>>>

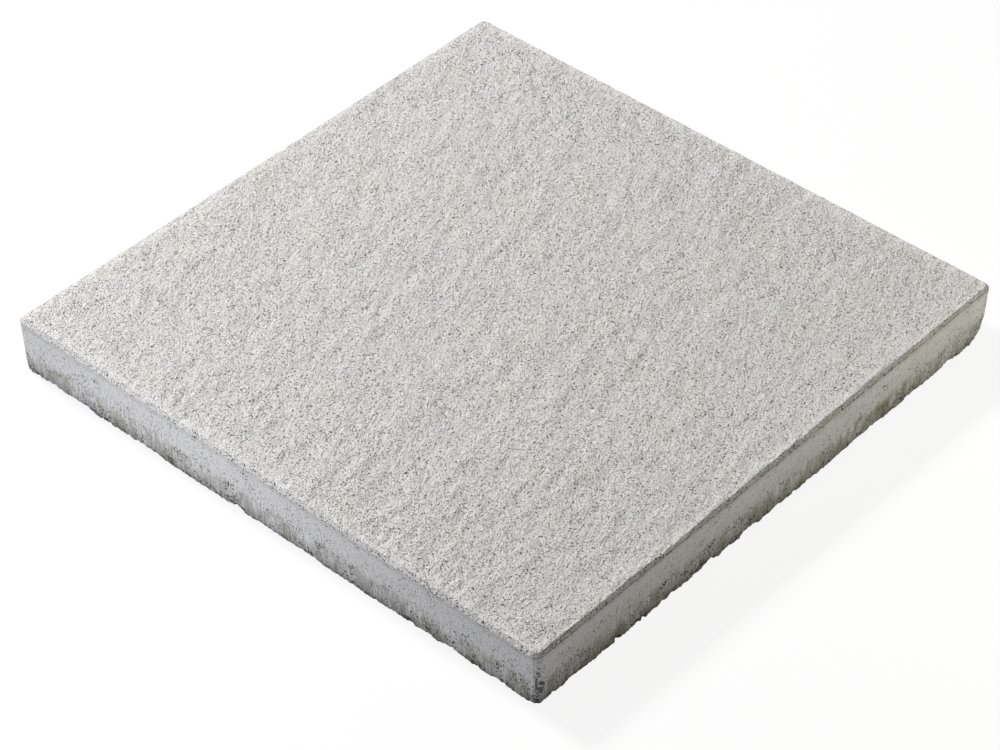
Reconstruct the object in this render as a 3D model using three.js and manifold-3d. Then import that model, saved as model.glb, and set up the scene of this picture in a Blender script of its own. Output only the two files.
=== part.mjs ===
// Concrete paving slab: one pressed casting, square in plan, with a riven wearing face,
// a chamfer round that face, sides that lean in towards the bedding face, and the broken
// lower arris and knocked corners that such a slab has once it has been handled.
// Millimetres, +Z up. The origin is the middle of the bedding face.

import * as THREE from 'three';
import { ImprovedNoise } from 'three/addons/math/ImprovedNoise.js';
import { mergeVertices } from 'three/addons/utils/BufferGeometryUtils.js';
import Module from 'manifold-3d';

// Overall sizes.
const SIZE_X = 400; // over the joint line, which is the widest part
const SIZE_Y = 400;
const THICKNESS = 40; // bedding face to the highest crests of the riven face

// What the mould gives.
const CHAMFER = 2.3; // leg of the 45 degree chamfer, down from the mean face
const SIDE_LEAN = 1.2; // how far each side comes in from the joint line to the bedding face
const CORNER_RADIUS = 5.5; // upright corners, at the joint line

// The riven face, a relief of shallow clefts that fades to a plainer rim.
const RIVEN_DEPTH = 1.8; // highest crest to deepest hollow
const CLEFT_LENGTH = 48; // from one crest to the next, along the clefts
const CLEFT_WIDTH = 14; // the same, across them
const CLEFT_ANGLE = 15; // degrees from +X to the clefts, half way along the slab
const CLEFT_FAN = 13; // degrees that they turn from there to each end of the slab
const SWELL_LENGTH = 150; // of the broad swells that the clefts lie on, along them
const SWELL_WIDTH = 70; // and across
const SWELL_SHARE = 0.95; // of half the depth, before the highest and lowest places are clipped
const CLEFT_SHARE = 0.52; // the same, of the clefts
const CLEFT_VARIETY = 0.38; // how much stronger or weaker the clefts get from place to place
const CLEFT_STEEPNESS = 2.6; // how sharply they step down
const FLAKE_SHARE = 0.25; // as for the swells, of the small flakes between clefts
const FLAKE_LENGTH = 25; // from one flake to the next, along the clefts
const FLAKE_WIDTH = 11; // and across
const RIM_WIDTH = 14; // over which the relief fades
const RIM_RELIEF = 0.4; // share of the relief that is left at the arris

// The lower arris, which the press leaves uneven.
const ARRIS_BREAK = 2.4; // most that it is broken back
const ARRIS_MEAN = 0.42; // share of that which is gone on average
const ARRIS_LEAST = 0.08; // share that is gone everywhere
const BITE_SHARE = 0.75; // how far the long bites stray from the average, as a share
const BITE_LENGTH = 30; // from one of them to the next
const CRUMB_SHARE = 0.45; // the same, of the short crumbs
const CRUMB_LENGTH = 11.5;

// Corners broken off at the foot. x and y say which corner, and the rest is how far the break
// reaches from it along the slab's own axes. The break stands out by the bulge in the middle.
const BROKEN_CORNERS = [
  { name: 'right', x: 1, y: -1, along: 15, across: 11, up: 19, bulge: 1.3 },
  { name: 'front', x: -1, y: -1, along: 5, across: 7, up: 6, bulge: 0.4 },
  { name: 'left', x: -1, y: 1, along: 8, across: 8, up: 9, bulge: 0.8 },
  { name: 'back', x: 1, y: 1, along: 7, across: 8, up: 10, bulge: 0.7 },
];

// Bites out of an arris. x and y are shares of the half sizes, z is above the bedding face, and
// the rest are the half lengths of the missing lump along the slab's own axes.
const BITES = [
  { name: 'front corner, shank', x: -0.99, y: -1, z: 15, along: 5.2, across: 2.6, up: 7.5 },
  { name: 'front right side, near', x: -0.12, y: -1, z: -0.6, along: 6.5, across: 4.2, up: 3.8 },
  { name: 'front right side, far', x: 0.37, y: -1, z: -0.6, along: 9.5, across: 3.6, up: 3.2 },
  { name: 'front left side', x: -1, y: -0.7, z: -0.7, along: 3.8, across: 13, up: 3.4 },
];

// How finely the curved and uneven stretches are cut.
const ARRIS_STEP = 6; // along the sides
const CORNER_STEPS = 5; // round each upright corner
const FACE_STEP_ALONG = 10.5; // on the riven face, along the clefts
const FACE_STEP_ACROSS = 4.2; // and across them
const BREAK_STEP = 3.2; // on the face of a broken corner
const TOOL_MARGIN = 6; // how far the face's cutting tool overhangs the slab
const BREAK_LUMP = 8; // from one lump of a broken corner's face to the next
const BREAK_ROUGHNESS = 0.35; // height of those lumps, as a share of the bulge
const STONE_ROUGHNESS = 0.28; // how uneven a bitten lump is, as a share of its half lengths
const OVERCUT = 0.5; // how far the blank stands above the crests before it is cut
const SHARPEST_CORNER = 0.3; // least radius that a deep inset leaves
const SLIVER = 0.02; // edges shorter than this, left where two cuts cross, are closed up

const JOINT_LINE = THICKNESS - RIVEN_DEPTH / 2 - CHAMFER;
const LAYERS = { swell: 1.3, drift: 4.1, cleft: 5.9, flake: 9.4, bite: 3.7, crumb: 8.2 };
const noise = new ImprovedNoise();
const { clamp, degToRad, smoothstep } = THREE.MathUtils;

const wasm = await Module();
wasm.setup();

/** A closed three.js geometry as a solid that can be cut. */
function solidOf(geometry) {
  const bare = geometry.clone();
  bare.deleteAttribute('normal');
  bare.deleteAttribute('uv');
  const merged = mergeVertices(bare, 1e-4);
  return new wasm.Manifold(new wasm.Mesh({
    numProp: 3,
    vertProperties: merged.attributes.position.array,
    triVerts: new Uint32Array(merged.index.array),
  }));
}

/** A solid back as a three.js geometry. */
function geometryOf(solid) {
  const mesh = solid.getMesh();
  const geometry = new THREE.BufferGeometry();
  geometry.setAttribute('position', new THREE.BufferAttribute(mesh.vertProperties, 3));
  geometry.setIndex(new THREE.BufferAttribute(mesh.triVerts, 1));
  geometry.computeVertexNormals();
  return geometry;
}

/** Moves every vertex of a geometry by a rule that changes the vector it is given. */
function reshape(geometry, rule) {
  const position = geometry.attributes.position;
  const vertex = new THREE.Vector3();
  for (let i = 0; i < position.count; i++) {
    rule(vertex.fromBufferAttribute(position, i));
    position.setXYZ(i, vertex.x, vertex.y, vertex.z);
  }
  return geometry;
}

/** Points round the joint line, with stations along the sides for the uneven arris. */
function outline() {
  const x = SIZE_X / 2 - CORNER_RADIUS;
  const y = SIZE_Y / 2 - CORNER_RADIUS;
  const path = new THREE.Path();
  path.absarc(x, -y, CORNER_RADIUS, -Math.PI / 2, 0);
  path.absarc(x, y, CORNER_RADIUS, 0, Math.PI / 2);
  path.absarc(-x, y, CORNER_RADIUS, Math.PI / 2, Math.PI);
  path.absarc(-x, -y, CORNER_RADIUS, Math.PI, 1.5 * Math.PI);
  path.closePath();
  return path.curves.flatMap((curve) => {
    const pieces = curve.isLineCurve ? Math.round(curve.getLength() / ARRIS_STEP) : CORNER_STEPS;
    return curve.getPoints(pieces).slice(1);
  });
}

/** A point of the outline moved in square to its side, with the upright corners kept round. */
function insetPoint(point, inset, z) {
  const coreX = SIZE_X / 2 - CORNER_RADIUS;
  const coreY = SIZE_Y / 2 - CORNER_RADIUS;
  const core = new THREE.Vector2(clamp(point.x, -coreX, coreX), clamp(point.y, -coreY, coreY));
  const outward = point.clone().sub(core).normalize();
  const radius = Math.max(CORNER_RADIUS - inset, SHARPEST_CORNER);
  const tuck = inset + radius;
  return new THREE.Vector3(
    core.x * (SIZE_X / 2 - tuck) / coreX + outward.x * radius,
    core.y * (SIZE_Y / 2 - tuck) / coreY + outward.y * radius,
    z,
  );
}

/** Noise between -1 and 1, whose crests lie about 1 apart. */
function crests(x, y, layer) {
  return noise.noise(2 * x, 2 * y, layer);
}

/** How far the lower arris is broken back near a point of the outline. */
function arrisBreak({ x, y }) {
  const bites = BITE_SHARE * crests(x / BITE_LENGTH, y / BITE_LENGTH, LAYERS.bite);
  const crumbs = CRUMB_SHARE * crests(x / CRUMB_LENGTH, y / CRUMB_LENGTH, LAYERS.crumb);
  return ARRIS_BREAK * clamp(ARRIS_MEAN + bites + crumbs, ARRIS_LEAST, 1);
}

/** How far in from the joint line a side has come at a height, by its lean alone. */
function leanAt(z) {
  return SIDE_LEAN * (1 - z / JOINT_LINE);
}

/** A closed solid through level rings of points, lowest first, its ends closed to their middles. */
function loft(rings) {
  const count = rings[0].length;
  const top = rings.length - 1;
  const foot = rings.length * count;
  const head = foot + 1;
  const points = rings.flat();
  points.push(new THREE.Vector3(0, 0, rings[0][0].z), new THREE.Vector3(0, 0, rings[top][0].z));
  const index = [];
  for (let i = 0; i < count; i++) {
    const next = (i + 1) % count;
    for (let ring = 0; ring < top; ring++) {
      const low = ring * count;
      const high = low + count;
      index.push(low + i, low + next, high + next, low + i, high + next, high + i);
    }
    index.push(foot, next, i, head, top * count + i, top * count + next);
  }
  return new THREE.BufferGeometry().setFromPoints(points).setIndex(index);
}

/** The slab as the mould and the press leave it, still standing proud of its face. */
function blank() {
  const points = outline();
  const proud = THICKNESS + OVERCUT;
  const ring = (place) => points.map((point) => {
    const { z, inset } = place(arrisBreak(point));
    return insetPoint(point, inset, z);
  });
  return loft([
    ring((bite) => ({ z: 0, inset: leanAt(0) + bite })),
    ring((bite) => ({ z: 0.3 * bite, inset: leanAt(0.3 * bite) + 0.4 * bite })),
    ring((bite) => ({ z: 1.1 * bite, inset: leanAt(1.1 * bite) })),
    ring(() => ({ z: JOINT_LINE, inset: 0 })),
    ring(() => ({ z: proud, inset: proud - JOINT_LINE })),
  ]);
}

/** Height of the riven face over a point of the slab. */
function faceHeight(x, y) {
  const turn = degToRad(CLEFT_ANGLE + CLEFT_FAN * 2 * y / SIZE_Y);
  const along = x * Math.cos(turn) + y * Math.sin(turn);
  const across = y * Math.cos(turn) - x * Math.sin(turn);
  const swell = crests(along / SWELL_LENGTH, across / SWELL_WIDTH, LAYERS.swell);
  const drift = crests(along / SWELL_LENGTH, across / SWELL_WIDTH, LAYERS.drift);
  const cleft = crests(along / CLEFT_LENGTH + swell / 2, across / CLEFT_WIDTH + drift, LAYERS.cleft);
  const flake = crests(along / FLAKE_LENGTH, across / FLAKE_WIDTH, LAYERS.flake);
  const step = (CLEFT_SHARE + CLEFT_VARIETY * drift) * Math.tanh(CLEFT_STEEPNESS * cleft);
  const relief = clamp(SWELL_SHARE * swell + step + FLAKE_SHARE * flake, -1, 1);
  const edge = Math.min(SIZE_X / 2 - Math.abs(x), SIZE_Y / 2 - Math.abs(y));
  const fade = RIM_RELIEF + (1 - RIM_RELIEF) * smoothstep(edge, 0, RIM_WIDTH);
  return THICKNESS - RIVEN_DEPTH / 2 * (1 - relief * fade);
}

/** All that lies above the riven face, as a block whose underside is that face. */
function aboveTheFace() {
  const turn = degToRad(CLEFT_ANGLE);
  const length = SIZE_X * Math.cos(turn) + SIZE_Y * Math.sin(turn) + 2 * TOOL_MARGIN;
  const width = SIZE_X * Math.sin(turn) + SIZE_Y * Math.cos(turn) + 2 * TOOL_MARGIN;
  const block = new THREE.BoxGeometry(
    length, width, 1,
    Math.round(length / FACE_STEP_ALONG), Math.round(width / FACE_STEP_ACROSS), 1,
  );
  block.rotateZ(turn);
  return reshape(block, (p) => {
    p.z = p.z < 0 ? faceHeight(p.x, p.y) : THICKNESS + TOOL_MARGIN;
  });
}

/** What a broken corner has lost, as a block whose inner face is the rough, bulging break. */
function brokenCorner({ x, y, along, across, up, bulge }) {
  const outward = new THREE.Vector3(x / along, y / across, -1 / up);
  const depth = 1 / outward.length();
  outward.normalize();
  const reach = 2 * Math.max(along, across, up);
  const steps = Math.round(2 * reach / BREAK_STEP);
  const block = new THREE.BoxGeometry(2 * reach, 2 * reach, reach, steps, steps, 1);
  reshape(block, (p) => {
    const lumps = BREAK_ROUGHNESS * crests(p.x / BREAK_LUMP, p.y / BREAK_LUMP, along);
    const crown = 1 - (p.x ** 2 + p.y ** 2) / depth ** 2;
    p.z = p.z < 0 ? bulge * (Math.max(crown, -1) + lumps) : reach;
  });
  block.applyQuaternion(new THREE.Quaternion().setFromUnitVectors(new THREE.Vector3(0, 0, 1), outward));
  const foot = new THREE.Vector3(x * SIZE_X / 2, y * SIZE_Y / 2, 0).addScaledVector(outward, -depth);
  return block.translate(foot.x, foot.y, foot.z);
}

/** The rough lump that a bite takes out. */
function lump(bite) {
  const stone = new THREE.IcosahedronGeometry(1, 1);
  return reshape(stone, (p) => {
    p.multiplyScalar(1 + STONE_ROUGHNESS * crests(p.x + bite.x * SIZE_X, p.y + bite.y * SIZE_Y, p.z));
    p.multiply(new THREE.Vector3(bite.along, bite.across, bite.up));
    p.add(new THREE.Vector3(bite.x * SIZE_X / 2, bite.y * SIZE_Y / 2, bite.z));
  });
}

/** The finished slab: the blank, less what is above its face and what has been knocked off. */
function slab() {
  let body = solidOf(blank()).subtract(solidOf(aboveTheFace()));
  for (const corner of BROKEN_CORNERS) body = body.subtract(solidOf(brokenCorner(corner)));
  for (const bite of BITES) body = body.subtract(solidOf(lump(bite)));
  const concrete = new THREE.MeshStandardMaterial({ color: 0xc9c8c3, roughness: 0.92, metalness: 0 });
  const mesh = new THREE.Mesh(geometryOf(body.simplify(SLIVER)), concrete);
  mesh.name = 'slab';
  return mesh;
}

const model = new THREE.Group();
model.name = 'concrete_paving_slab';
model.add(slab());

export default model;
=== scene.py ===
"""Looks of a pressed concrete paving slab: one casting with a riven, sand-textured face.

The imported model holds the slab's true form. A fine skin is laid over that form, a Geometry
Nodes tree roughens it as the mould and the press leave it, a procedural concrete dresses it,
and a plain studio lights it.
"""
import logging
import math
from dataclasses import dataclass, field, fields
from enum import Enum
from typing import NamedTuple

import bpy
import numpy as np
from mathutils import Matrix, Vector
from mathutils.bvhtree import BVHTree


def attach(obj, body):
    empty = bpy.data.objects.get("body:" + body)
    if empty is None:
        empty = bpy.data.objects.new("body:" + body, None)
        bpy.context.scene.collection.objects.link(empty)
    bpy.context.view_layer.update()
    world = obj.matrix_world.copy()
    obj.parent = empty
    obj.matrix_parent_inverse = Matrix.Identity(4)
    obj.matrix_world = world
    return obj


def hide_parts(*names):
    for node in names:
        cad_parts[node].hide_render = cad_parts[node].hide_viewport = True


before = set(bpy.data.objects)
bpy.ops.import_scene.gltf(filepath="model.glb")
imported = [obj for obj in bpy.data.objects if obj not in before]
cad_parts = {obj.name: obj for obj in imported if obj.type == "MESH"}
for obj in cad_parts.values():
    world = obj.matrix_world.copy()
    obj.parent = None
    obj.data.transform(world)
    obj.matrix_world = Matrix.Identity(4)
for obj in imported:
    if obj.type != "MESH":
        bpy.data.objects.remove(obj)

log = logging.getLogger("slab")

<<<

Output the lines from the line containing "bpy.data.objects.remove(obj)" to the end, both included; add nothing.

Exercise answer
        bpy.data.objects.remove(obj)

log = logging.getLogger("slab")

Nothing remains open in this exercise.